With all that said, the fundamental issue here is how the ownership of the customer has moved away from marketing to IT departments. For starters, big brands like McDonald’s, Vodafone, Johnson & Johnson, Uber and others recently decapitated the CMO position from their organisational charts. Others like Kimberly-Clark, Mondelez, Coca-Cola and Mars rebranded the CMO into chief growth officer. And AEG Europe (which owns the O2 Arena and runs festivals such as Coachella) VP of marketing Kimberly Kriss even suggested marketing bosses should be repositioned as chief cognitive officers. WTF?!
Marketing is about money. CMOs are, therefore, the business leaders mobilising resources to ensure their respective companies deliver customer value in exchange for healthy revenue and profitability. Brand, data, campaigns, CRM and the entire martech arsenal are just means to this end. What is interesting is that, despite some recent infatuations with coding, data and technology, agency strategists – who are often paired with their client CMOs, with the privilege of acting as their trusted advisors have not necessarily ventured down these rabbit holes.
This is interesting because agencies are often expected to be at the cutting-edge of pretty much everything and whenever I meet with my inner circles of creative planners, brand consultants and media strategy peers, it feels we are a cult of fundamentalists, discussing the fundamentals of marketing… not the fuel (data) that always feeds the strategies we write. Agency strategists (whatever the denomination) are so valuable because they know they exist to drive, not fill the tank.

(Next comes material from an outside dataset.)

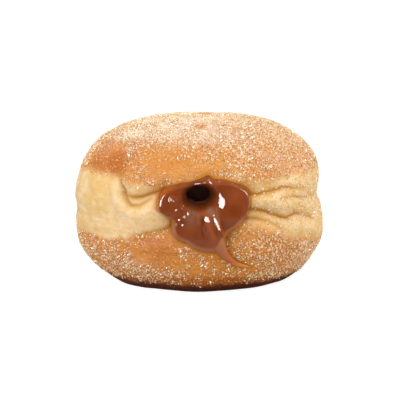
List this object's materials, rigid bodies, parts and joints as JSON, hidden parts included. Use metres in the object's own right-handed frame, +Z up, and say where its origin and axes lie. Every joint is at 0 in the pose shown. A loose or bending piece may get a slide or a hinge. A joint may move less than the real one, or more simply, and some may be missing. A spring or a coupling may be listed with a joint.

Providing direction, thinking about positioning, segmentation, targeting and nerding over the literary canons from Field and Binet, Sharp, Galloway and another few is what agency strategists do best.
According to all-rounded strategist-planner-consultant Eaon Pritchard: “The idea of big data causes marketers to sometimes engage in a kind of magical thinking, where the mere possession of data bestows special knowledge. Yet, magical thinking is really about anxiety reduction. And, turning the complex, simple and the simple, compelling is the agency strategist hat trick.”
An agency strategist can be to a CMO what a Consigliere is to a Capo. A trusted advisor and spokesperson to the boss. We genuinely want to be your best friends by learning from and feeling your challenges. Just as much as CMOs are often cornered by CFOs, COOs and CEOs, agency strategists must be able to demonstrate to the entire agency that their thought-processes will nail the brief. The ones that succeed most often are also the ones to be challenged the most. They are not data-led but rather data-inspired. They use the available information to push the envelope, not minimise potential risks. And they carve out head space not to strengthen their ‘because’ but to find ways to change their minds before settling on an insight.
Marketing is strategy (and money) when it goes downstream, understanding and responding to customers often unarticulated needs and desires. The computation of the many variables involved in the marketing function is of extreme value, but it becomes meaningless without reasoning, experimentation and a healthy degree of skepticism. CMOs, join your agency strategists for a walk on the wild side. You may not hear that much about attributions and inferences, but your strategists will actively listen and be your thinking partners. The only thing required is an open mind and perhaps a notebook.